The more the glass is squeezed, the stronger it becomes. Controlling this compressive process in ever-thinner glass is difficult—there’s simply less material to work with. The company currently makes glass as thin as 20 micrometers. Maintaining continuous thickness across kilometers is also a challenge. And any tiny flaws must be smoothed over—or that’s where your phone screen will shatter.

As the glass gets thinner, the challenges change, says Scott Forester, director of Gorilla Glass Innovations at Corning, headquartered in New York. Corning is also developing ultrathin glass, and sells a product that’s 100 micrometers thick. As cover glass (the kind found on the surface of phones) gets thinner, it’s more vulnerable to being punctured. But compared to plastic, glass’s puncture resistance will always be superior, he says.
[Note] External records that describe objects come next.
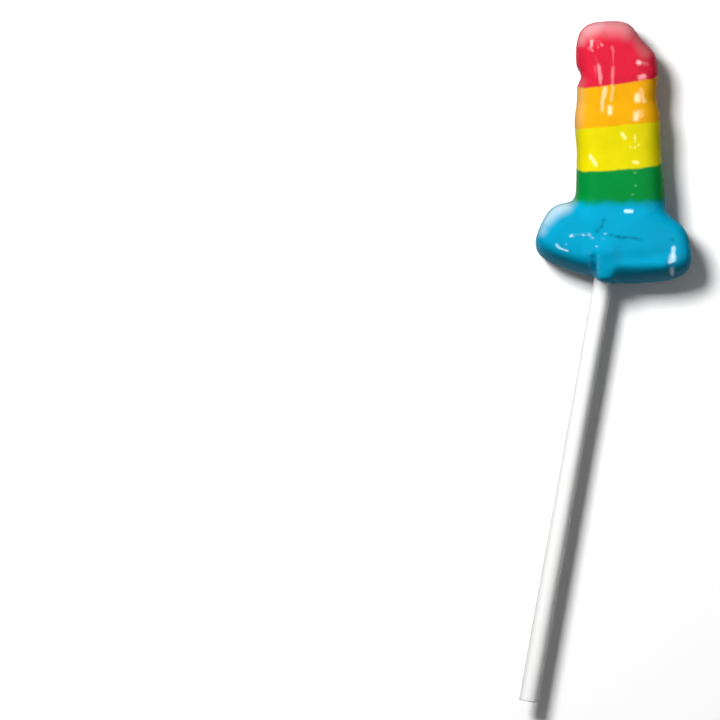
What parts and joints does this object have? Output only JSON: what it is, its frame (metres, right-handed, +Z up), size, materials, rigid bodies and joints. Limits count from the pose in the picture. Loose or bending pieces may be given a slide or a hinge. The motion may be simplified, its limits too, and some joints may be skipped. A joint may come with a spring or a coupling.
{
  "type": "gummy lollipop",
  "caption": "Adult novelty gummy lollipop of phallic outline, in rainbow-coloured bands on a straight white stick. It lies on its flattened back. Not for children's scenes.",
  "frame": {"origin": "bottom centre of the whole part's bounding box, on the surface that it lies on", "axes": "+Y along the stick, from its free end to the gummy; +Z up, out of the gummy's front; +X to the gummy's right as seen from the front"},
  "size_m": [0.0434, 0.1904, 0.0251],
  "materials": {
    "red_gummy": "glossy soft gummy, red",
    "orange_gummy": "glossy soft gummy, orange",
    "yellow_gummy": "glossy soft gummy, yellow",
    "green_gummy": "glossy soft gummy, green",
    "blue_gummy": "glossy soft gummy, blue",
    "stick": "smooth white rolled paper"
  },
  "bodies": {
    "root": {"cap_red": "red_gummy", "band_orange": "orange_gummy", "band_yellow": "yellow_gummy", "band_green": "green_gummy", "base_blue": "blue_gummy", "stick": "stick"}
  },
  "joints": []
}
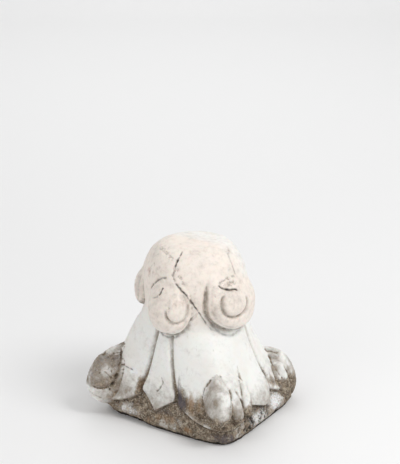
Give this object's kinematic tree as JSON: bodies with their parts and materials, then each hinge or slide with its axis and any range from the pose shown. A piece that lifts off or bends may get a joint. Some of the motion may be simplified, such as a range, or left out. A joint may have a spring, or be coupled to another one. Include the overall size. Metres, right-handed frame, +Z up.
{
  "type": "crocket capital",
  "caption": "Carved stone capital with crockets round a rounded neck block, broad leaves with folded tips over the corners of a square abacus, and pointed darts between.",
  "frame": {"origin": "on the abacus's standing face, below the neck's axis", "axes": "+Z up along the neck's axis from the abacus to the neck bed, as the capital stands in its picture; +X and +Y square to the abacus's faces"},
  "size_m": [0.3204, 0.2964, 0.325],
  "materials": {
    "marble": "weathered, matt"
  },
  "bodies": {
    "root": {"crocket_capital": "marble"}
  },
  "joints": []
}
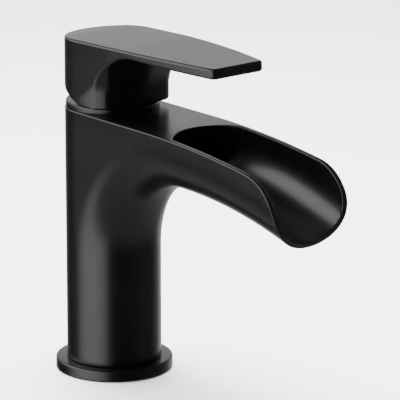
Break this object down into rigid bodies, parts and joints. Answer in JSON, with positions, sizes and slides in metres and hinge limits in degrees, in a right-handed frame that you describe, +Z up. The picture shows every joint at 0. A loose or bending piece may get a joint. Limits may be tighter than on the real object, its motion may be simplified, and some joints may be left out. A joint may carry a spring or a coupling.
{
  "type": "bathroom mixer faucet",
  "caption": "Single-lever waterfall basin mixer: round column on a flange, open trough spout, tapered lever over a ceramic cartridge, with fixings under the deck.",
  "frame": {"origin": "centre of the base flange's underside, where the faucet stands on the basin deck", "axes": "+Z up along the column, +X along the spout, +Y to the left of someone behind the faucet looking along the spout"},
  "size_m": [0.1585, 0.052, 0.2015],
  "materials": {
    "black_finish": "matte black powder coat on brass",
    "rubber": "moulded EPDM",
    "brass": "turned",
    "grey_plastic": "moulded",
    "pale_plastic": "moulded",
    "blue_plastic": "moulded",
    "red_plastic": "moulded",
    "ceramic": "lapped alumina",
    "steel": "brushed"
  },
  "bodies": {
    "root": {"body_casting": "black_finish", "base_flange": "black_finish", "base_seal": "rubber", "collar_ring": "black_finish", "dome_cover": "black_finish", "cartridge_nut": "brass", "cartridge_shell": "grey_plastic", "cartridge_base": "pale_plastic", "port_seals": "rubber", "cartridge_o_ring": "rubber", "disc_seals": "rubber", "fixed_disc": "ceramic", "temperature_stop": "red_plastic", "threaded_stud": "brass", "horseshoe_seal": "rubber", "horseshoe_plate": "steel", "fixing_nut": "brass"},
    "rotor": {"rotor": "pale_plastic", "pivot_pin": "steel"},
    "disc": {"moving_disc": "ceramic", "disc_carrier": "blue_plastic"},
    "lever": {"lever_handle": "black_finish", "lever_stem": "brass", "grub_screw": "steel", "screw_cap": "black_finish"}
  },
  "joints": [
    {"name": "temperature", "type": "hinge", "parent": "root", "child": "rotor", "pos_m": [0, 0, 0.121], "axis": [0, 0, 1], "range_deg": [-45, 45]},
    {"name": "lift", "type": "hinge", "parent": "rotor", "child": "lever", "pos_m": [0, 0, 0.121], "axis": [0, -1, 0], "range_deg": [0, 20]},
    {"name": "disc_slide", "type": "slide", "parent": "rotor", "child": "disc", "axis": [1, 0, 0], "range_m": [0, 0.00464]}
  ],
  "couplings": [
    {"joint": "disc_slide", "follows": "lift", "m_per_rad": 0.013}
  ]
}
Flexible electronics are already making some headway, but not in a way that’s obvious to consumers. Today, flexible screens are used in devices like the Galaxy Edge, a phone with a rigid screen that curves at the sides. The OLED display within the phone is made on plastic and laminated to a Corning Gorilla glass coverslip. If that cover glass were flexible—and with other changes—the device itself could be flexible. Cover glass today is 10 times thicker—usually about 550 micrometers (half a millimeter)—than the glass Schott is showing off.

Forester says the pieces are in place for more flexible consumer electronics. The glass is ready and the flexible circuits are almost ready. Now they’re waiting on the designers—and on consumers. “There has to be a form factor that adds value for people,” he says.

Right now it’s not clear what that will be. But Corning is also working on glass that will enable it. Since ion exchange becomes more difficult in thinner materials, the company is looking at changing the underlying matrix of the glass itself—a more fundamental change in the material. Humans have been using glass since the Stone Age, but there’s still a lot more chemistry to explore, says Forester. “Our scientists test 30 or 40 new glasses each day,” he says.